= Record list =
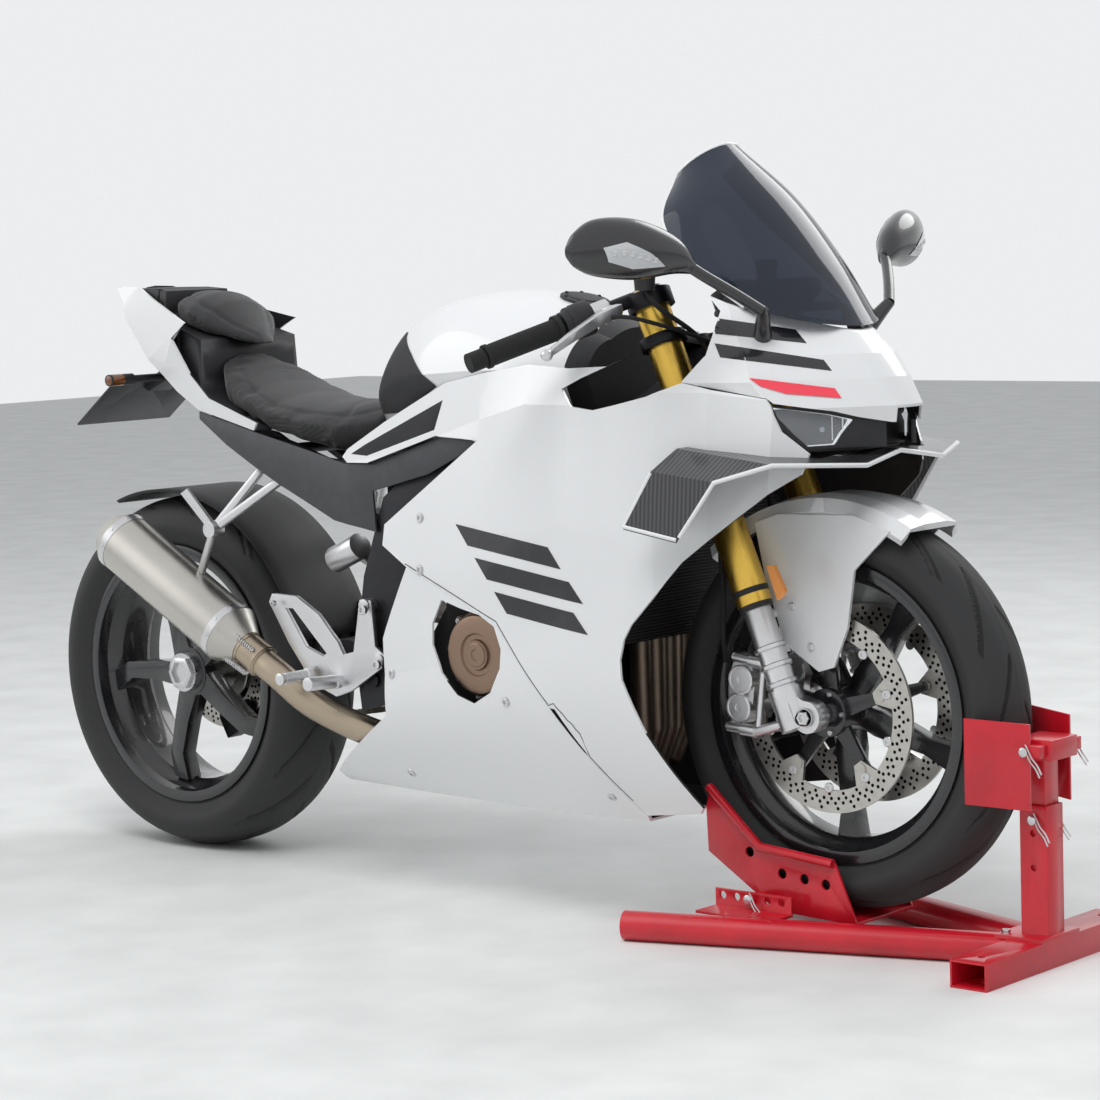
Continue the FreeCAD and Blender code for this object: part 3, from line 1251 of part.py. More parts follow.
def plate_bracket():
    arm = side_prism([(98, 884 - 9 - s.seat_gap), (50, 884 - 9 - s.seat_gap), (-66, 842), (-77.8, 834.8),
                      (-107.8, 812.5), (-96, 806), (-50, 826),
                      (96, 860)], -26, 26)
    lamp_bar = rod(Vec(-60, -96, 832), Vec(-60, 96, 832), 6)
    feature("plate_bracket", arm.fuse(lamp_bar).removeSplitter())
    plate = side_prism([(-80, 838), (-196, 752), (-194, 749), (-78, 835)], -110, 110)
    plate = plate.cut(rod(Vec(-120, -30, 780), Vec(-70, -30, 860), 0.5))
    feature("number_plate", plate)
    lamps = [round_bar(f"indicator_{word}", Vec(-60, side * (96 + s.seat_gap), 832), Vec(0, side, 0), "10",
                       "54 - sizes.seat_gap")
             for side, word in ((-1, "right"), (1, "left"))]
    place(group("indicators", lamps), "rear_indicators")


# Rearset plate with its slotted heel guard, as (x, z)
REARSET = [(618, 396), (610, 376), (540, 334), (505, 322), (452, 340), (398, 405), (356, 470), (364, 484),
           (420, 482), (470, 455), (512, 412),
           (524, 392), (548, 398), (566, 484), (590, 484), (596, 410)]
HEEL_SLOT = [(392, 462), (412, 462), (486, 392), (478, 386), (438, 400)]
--
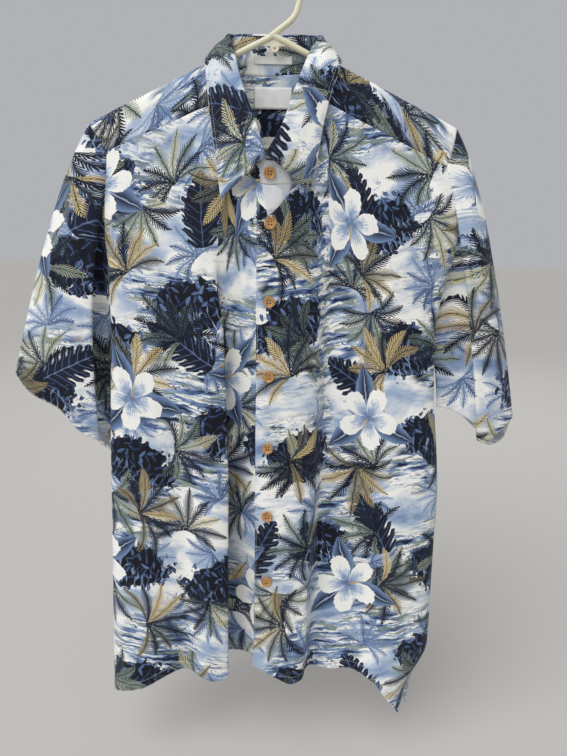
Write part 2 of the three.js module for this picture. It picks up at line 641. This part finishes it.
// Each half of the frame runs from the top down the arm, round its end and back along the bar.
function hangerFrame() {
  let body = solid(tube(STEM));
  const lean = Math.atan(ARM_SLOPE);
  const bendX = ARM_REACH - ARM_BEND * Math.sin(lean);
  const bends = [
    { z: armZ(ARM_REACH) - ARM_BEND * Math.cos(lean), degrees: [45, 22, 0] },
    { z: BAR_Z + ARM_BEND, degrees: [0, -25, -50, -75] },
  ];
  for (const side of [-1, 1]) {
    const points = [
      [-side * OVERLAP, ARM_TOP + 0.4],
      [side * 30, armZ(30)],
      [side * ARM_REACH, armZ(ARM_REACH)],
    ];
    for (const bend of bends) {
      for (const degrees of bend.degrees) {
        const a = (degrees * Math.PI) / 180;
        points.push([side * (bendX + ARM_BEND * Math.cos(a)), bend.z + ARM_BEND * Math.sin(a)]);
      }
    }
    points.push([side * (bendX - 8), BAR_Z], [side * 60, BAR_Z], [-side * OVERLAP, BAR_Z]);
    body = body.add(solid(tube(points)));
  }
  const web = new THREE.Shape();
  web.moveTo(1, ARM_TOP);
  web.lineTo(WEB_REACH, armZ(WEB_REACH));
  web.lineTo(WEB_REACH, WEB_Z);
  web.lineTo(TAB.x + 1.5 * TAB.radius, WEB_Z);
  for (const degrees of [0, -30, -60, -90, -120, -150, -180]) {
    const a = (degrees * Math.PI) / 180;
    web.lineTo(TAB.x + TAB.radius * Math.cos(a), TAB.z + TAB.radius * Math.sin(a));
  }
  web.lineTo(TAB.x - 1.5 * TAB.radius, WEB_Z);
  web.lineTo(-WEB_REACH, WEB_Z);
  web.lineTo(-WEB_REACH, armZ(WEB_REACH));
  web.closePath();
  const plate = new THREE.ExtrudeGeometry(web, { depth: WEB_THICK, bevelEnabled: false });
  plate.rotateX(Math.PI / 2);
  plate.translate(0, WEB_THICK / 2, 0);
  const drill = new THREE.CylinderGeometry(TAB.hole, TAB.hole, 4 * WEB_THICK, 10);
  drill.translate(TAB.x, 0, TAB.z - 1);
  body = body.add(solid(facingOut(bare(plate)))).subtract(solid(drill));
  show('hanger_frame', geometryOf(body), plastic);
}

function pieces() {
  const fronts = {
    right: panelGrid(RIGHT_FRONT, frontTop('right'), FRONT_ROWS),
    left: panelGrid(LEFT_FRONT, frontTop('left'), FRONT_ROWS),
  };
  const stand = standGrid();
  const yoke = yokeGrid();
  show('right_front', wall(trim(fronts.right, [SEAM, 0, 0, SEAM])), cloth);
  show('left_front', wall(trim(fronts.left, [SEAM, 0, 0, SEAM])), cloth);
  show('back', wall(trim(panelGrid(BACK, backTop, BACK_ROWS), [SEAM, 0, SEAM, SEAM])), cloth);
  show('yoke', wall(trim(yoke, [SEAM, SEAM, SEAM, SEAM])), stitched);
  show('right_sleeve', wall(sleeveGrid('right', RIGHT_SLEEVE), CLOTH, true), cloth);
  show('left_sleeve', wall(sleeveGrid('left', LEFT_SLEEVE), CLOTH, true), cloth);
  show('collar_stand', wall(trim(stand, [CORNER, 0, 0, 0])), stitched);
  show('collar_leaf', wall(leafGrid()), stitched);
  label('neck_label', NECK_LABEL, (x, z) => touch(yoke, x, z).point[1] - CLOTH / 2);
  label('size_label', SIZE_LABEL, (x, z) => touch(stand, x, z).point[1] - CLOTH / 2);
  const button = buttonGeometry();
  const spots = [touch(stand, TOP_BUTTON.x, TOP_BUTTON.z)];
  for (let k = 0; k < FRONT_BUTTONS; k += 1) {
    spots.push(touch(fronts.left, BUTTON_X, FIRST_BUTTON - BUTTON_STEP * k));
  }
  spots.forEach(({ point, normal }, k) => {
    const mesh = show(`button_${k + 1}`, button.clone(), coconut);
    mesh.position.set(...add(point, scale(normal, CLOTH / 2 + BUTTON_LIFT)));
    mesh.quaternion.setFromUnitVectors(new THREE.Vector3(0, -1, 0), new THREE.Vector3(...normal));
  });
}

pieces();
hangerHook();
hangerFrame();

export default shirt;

= What you will do =
Above are the records; from them, give again exactly the lines from the one containing "Continue the FreeCAD" through the one containing "386), (438, 400)]", both included.

= Answer to the task =
Continue the FreeCAD and Blender code for this object: part 3, from line 1251 of part.py. More parts follow.
def plate_bracket():
    arm = side_prism([(98, 884 - 9 - s.seat_gap), (50, 884 - 9 - s.seat_gap), (-66, 842), (-77.8, 834.8),
                      (-107.8, 812.5), (-96, 806), (-50, 826),
                      (96, 860)], -26, 26)
    lamp_bar = rod(Vec(-60, -96, 832), Vec(-60, 96, 832), 6)
    feature("plate_bracket", arm.fuse(lamp_bar).removeSplitter())
    plate = side_prism([(-80, 838), (-196, 752), (-194, 749), (-78, 835)], -110, 110)
    plate = plate.cut(rod(Vec(-120, -30, 780), Vec(-70, -30, 860), 0.5))
    feature("number_plate", plate)
    lamps = [round_bar(f"indicator_{word}", Vec(-60, side * (96 + s.seat_gap), 832), Vec(0, side, 0), "10",
                       "54 - sizes.seat_gap")
             for side, word in ((-1, "right"), (1, "left"))]
    place(group("indicators", lamps), "rear_indicators")


# Rearset plate with its slotted heel guard, as (x, z)
REARSET = [(618, 396), (610, 376), (540, 334), (505, 322), (452, 340), (398, 405), (356, 470), (364, 484),
           (420, 482), (470, 455), (512, 412),
           (524, 392), (548, 398), (566, 484), (590, 484), (596, 410)]
HEEL_SLOT = [(392, 462), (412, 462), (486, 392), (478, 386), (438, 400)]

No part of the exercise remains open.